Reproduce each line from the records that holds "part".

STORED RECORDS:
— Start —
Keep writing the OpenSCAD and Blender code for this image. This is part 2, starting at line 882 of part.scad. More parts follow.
— End —
— Start —
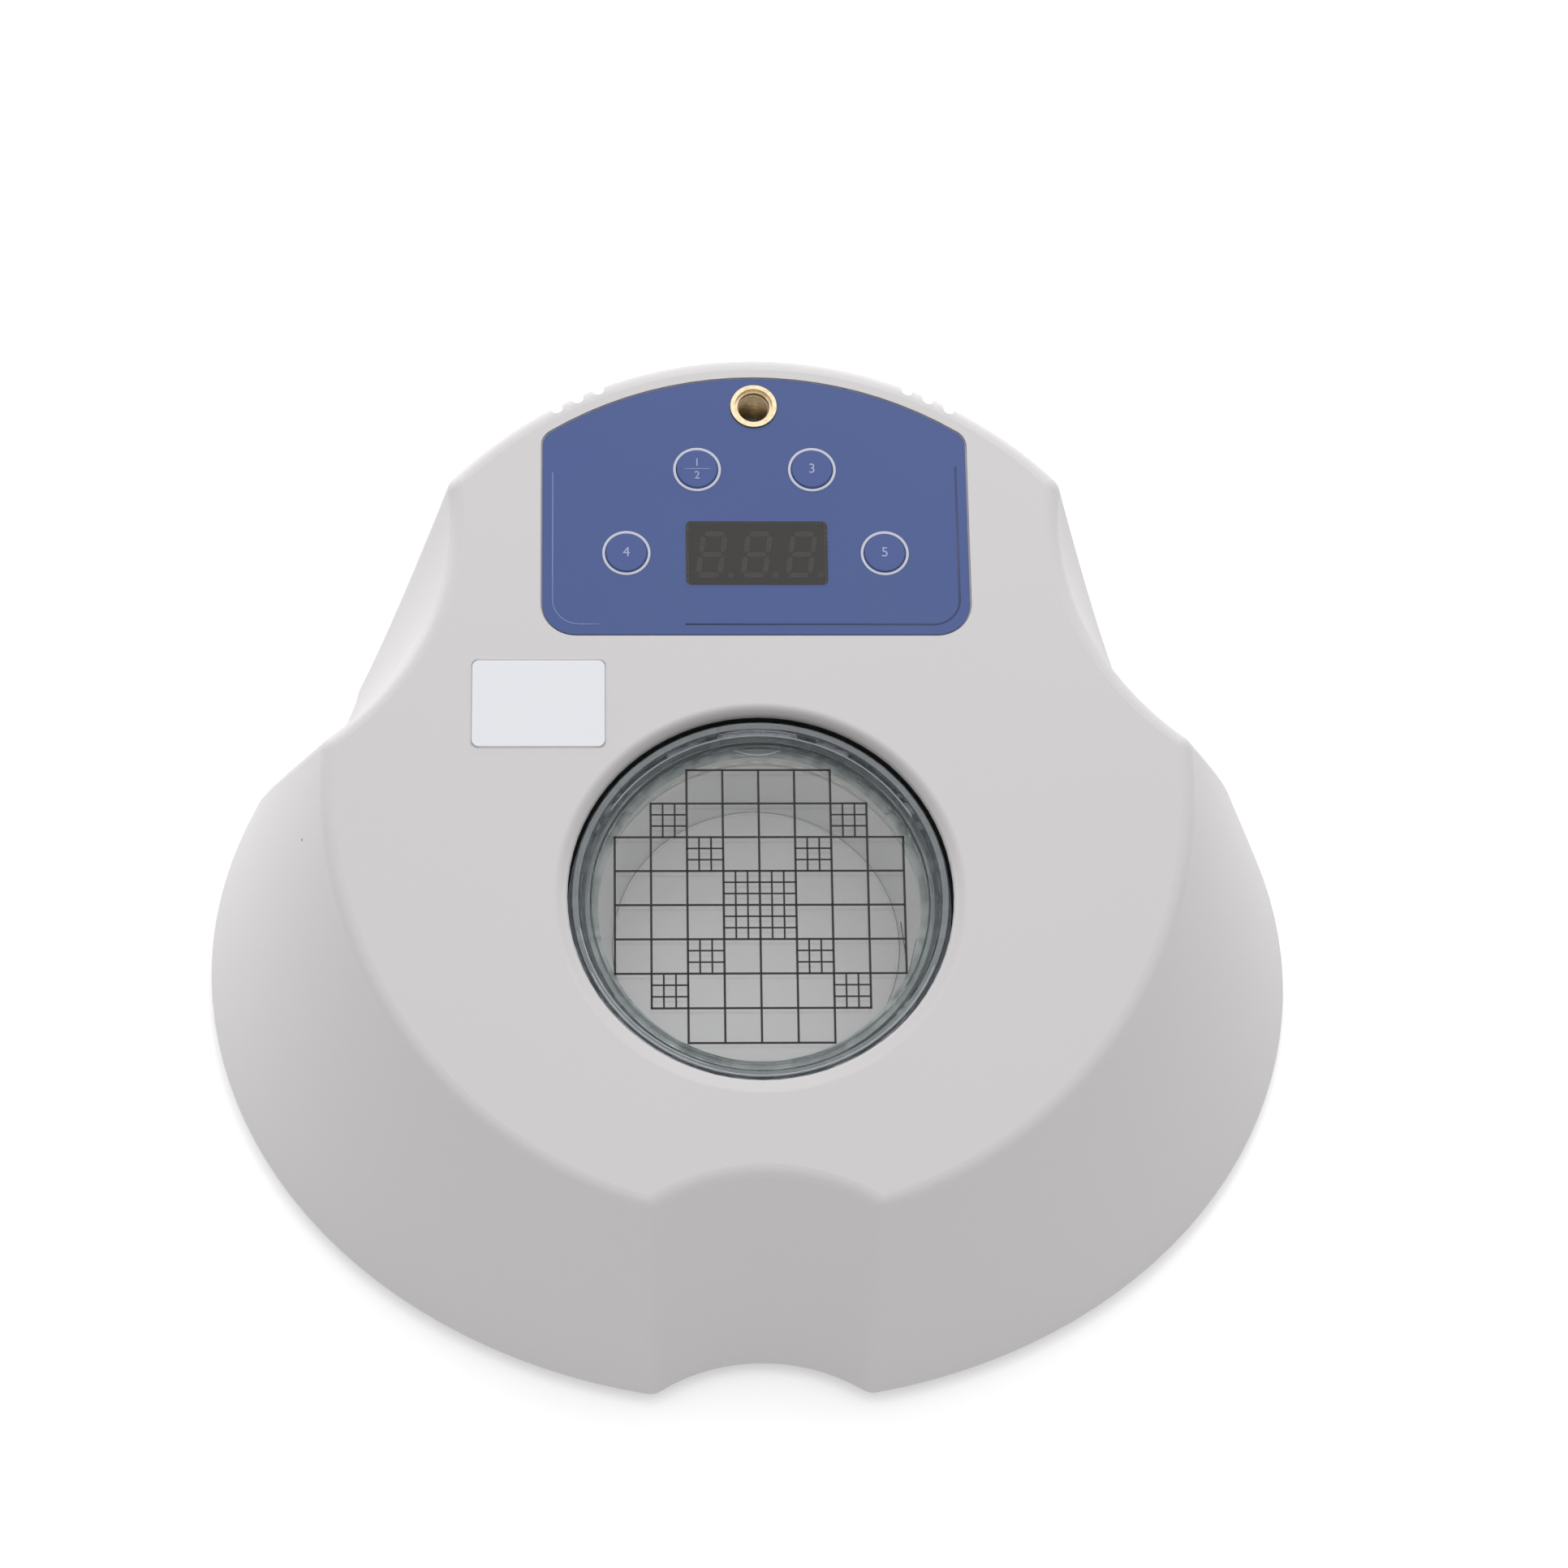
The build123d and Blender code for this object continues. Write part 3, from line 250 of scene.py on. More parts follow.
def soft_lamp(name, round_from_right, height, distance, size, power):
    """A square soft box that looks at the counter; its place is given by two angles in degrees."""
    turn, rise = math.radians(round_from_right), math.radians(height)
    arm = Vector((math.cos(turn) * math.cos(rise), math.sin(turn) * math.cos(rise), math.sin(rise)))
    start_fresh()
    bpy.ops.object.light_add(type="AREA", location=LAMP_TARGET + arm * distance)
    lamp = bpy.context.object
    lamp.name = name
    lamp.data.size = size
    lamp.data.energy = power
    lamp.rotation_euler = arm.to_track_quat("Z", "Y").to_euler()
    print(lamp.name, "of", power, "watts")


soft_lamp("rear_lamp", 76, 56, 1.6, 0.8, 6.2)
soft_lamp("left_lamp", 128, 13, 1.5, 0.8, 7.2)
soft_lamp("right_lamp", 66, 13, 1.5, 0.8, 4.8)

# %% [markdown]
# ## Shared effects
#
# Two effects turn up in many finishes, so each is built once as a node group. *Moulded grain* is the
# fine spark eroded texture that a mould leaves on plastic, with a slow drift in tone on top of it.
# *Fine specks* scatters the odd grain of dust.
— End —
RESULT:
Keep writing the OpenSCAD and Blender code for this image. This is part 2, starting at line 882 of part.scad. More parts follow.
The build123d and Blender code for this object continues. Write part 3, from line 250 of scene.py on. More parts follow.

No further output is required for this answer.